WORK TO DO —
Set down word for word each line from the start of the listing through the line that contains "baize_t = 1; // [0.8:0.1:1.4]", both included.

AVAILABLE DATA —
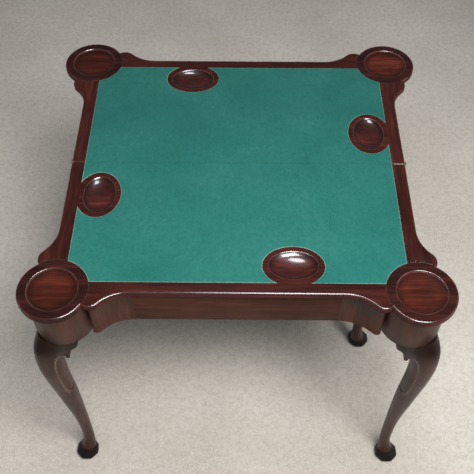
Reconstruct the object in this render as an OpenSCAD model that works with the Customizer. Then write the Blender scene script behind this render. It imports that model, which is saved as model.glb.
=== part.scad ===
// Fold-over card table with turret corners, shown open for play.
// The front leaf is fixed to the frame. The back leaf folds over onto it on two brass
// edge hinges. A hinged fly rail carries the fourth leg and swings out under the open leaf.
// Origin: on the floor, under the middle of the fold. +X right, +Y to the back, +Z up.

/* [Top] */
// Height of the open playing surface
top_h = 720; // [700:1:760]
// Thickness of each leaf
leaf_t = 17; // [16:1:20]
// Distance of the turret centres from the middle, across
corner_x = 358; // [340:1:380]
// Distance of the turret centres from the fold
corner_y = 335; // [320:1:350]
// Radius of the round turret corners of the leaves
disc_r = 70; // [66:1:74]
// Radius of the sunk candle stand in each turret corner
stand_r = 51; // [45:1:54]
// Depth of the candle stands
stand_d = 3; // [2:0.5:4]
// Distance of the straight edges outside the turret centres
edge_out = 6.5; // [4:0.5:9]
// Width of the wooden border at the ends of the baize
border_x = 27; // [23:1:30]
// Width of the wooden border along the front and the back of the baize
border_y = 24; // [20:1:28]
// Thickness of the baize
baize_t = 1; // [0.8:0.1:1.4]

/* [Shoulders] */
// Radius of the convex lobe beside each turret
lobe_r = 25; // [23:1:27]
// Distance of the lobe's centre from the turret centre, along the edge
lobe_s = 74; // [72:1:78]
// Distance of the lobe's centre outside the turret centre
lobe_n = 15.5; // [13:0.5:18]
// Radius of the hollow between the lobe and the straight edge
hollow_r = 80; // [60:1:90]

/* [Wells] */
// Half length of a counter well's rim
well_rim_a = 62; // [58:1:66]
// Half width of a counter well's rim
well_rim_b = 47.5; // [45:0.5:49]
// Half length of a counter well's bowl
well_a = 48.5; // [44:0.5:50]
// Half width of a counter well's bowl
well_b = 33; // [29:0.5:34]
// Depth of a counter well's bowl
well_d = 10; // [8:0.5:11]
// Distance of the long-side wells from the middle, across
well_x = 111.5; // [90:0.5:130]
// Distance of the end wells from the fold
well_y = 93.5; // [80:0.5:110]

/* [Frame] */
// Height of the frieze's lower edge
frieze_z = 601; // [590:1:615]
// Overhang of the leaves beyond the frieze
overhang = 12.5; // [10:0.5:14]
// Radius of the turret blocks under the front corners
turret_r = 62; // [56:0.5:63]
// Distance of the turret blocks' axes inside the centres of the round corners, both ways
turret_in = 5.5; // [4:0.5:8]
// Width of the slot between a turret block and the shoulder beside it
slot_w = 5; // [4:0.5:6]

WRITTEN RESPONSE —
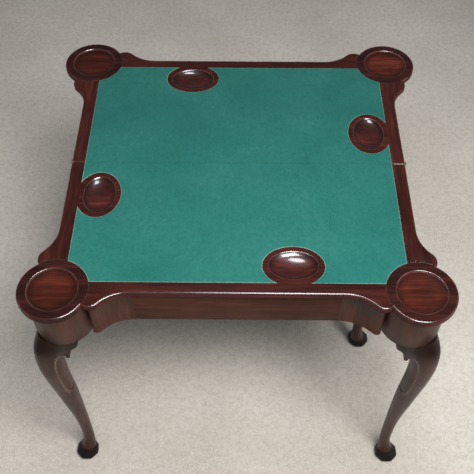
Reconstruct the object in this render as an OpenSCAD model that works with the Customizer. Then write the Blender scene script behind this render. It imports that model, which is saved as model.glb.
=== part.scad ===
// Fold-over card table with turret corners, shown open for play.
// The front leaf is fixed to the frame. The back leaf folds over onto it on two brass
// edge hinges. A hinged fly rail carries the fourth leg and swings out under the open leaf.
// Origin: on the floor, under the middle of the fold. +X right, +Y to the back, +Z up.

/* [Top] */
// Height of the open playing surface
top_h = 720; // [700:1:760]
// Thickness of each leaf
leaf_t = 17; // [16:1:20]
// Distance of the turret centres from the middle, across
corner_x = 358; // [340:1:380]
// Distance of the turret centres from the fold
corner_y = 335; // [320:1:350]
// Radius of the round turret corners of the leaves
disc_r = 70; // [66:1:74]
// Radius of the sunk candle stand in each turret corner
stand_r = 51; // [45:1:54]
// Depth of the candle stands
stand_d = 3; // [2:0.5:4]
// Distance of the straight edges outside the turret centres
edge_out = 6.5; // [4:0.5:9]
// Width of the wooden border at the ends of the baize
border_x = 27; // [23:1:30]
// Width of the wooden border along the front and the back of the baize
border_y = 24; // [20:1:28]
// Thickness of the baize
baize_t = 1; // [0.8:0.1:1.4]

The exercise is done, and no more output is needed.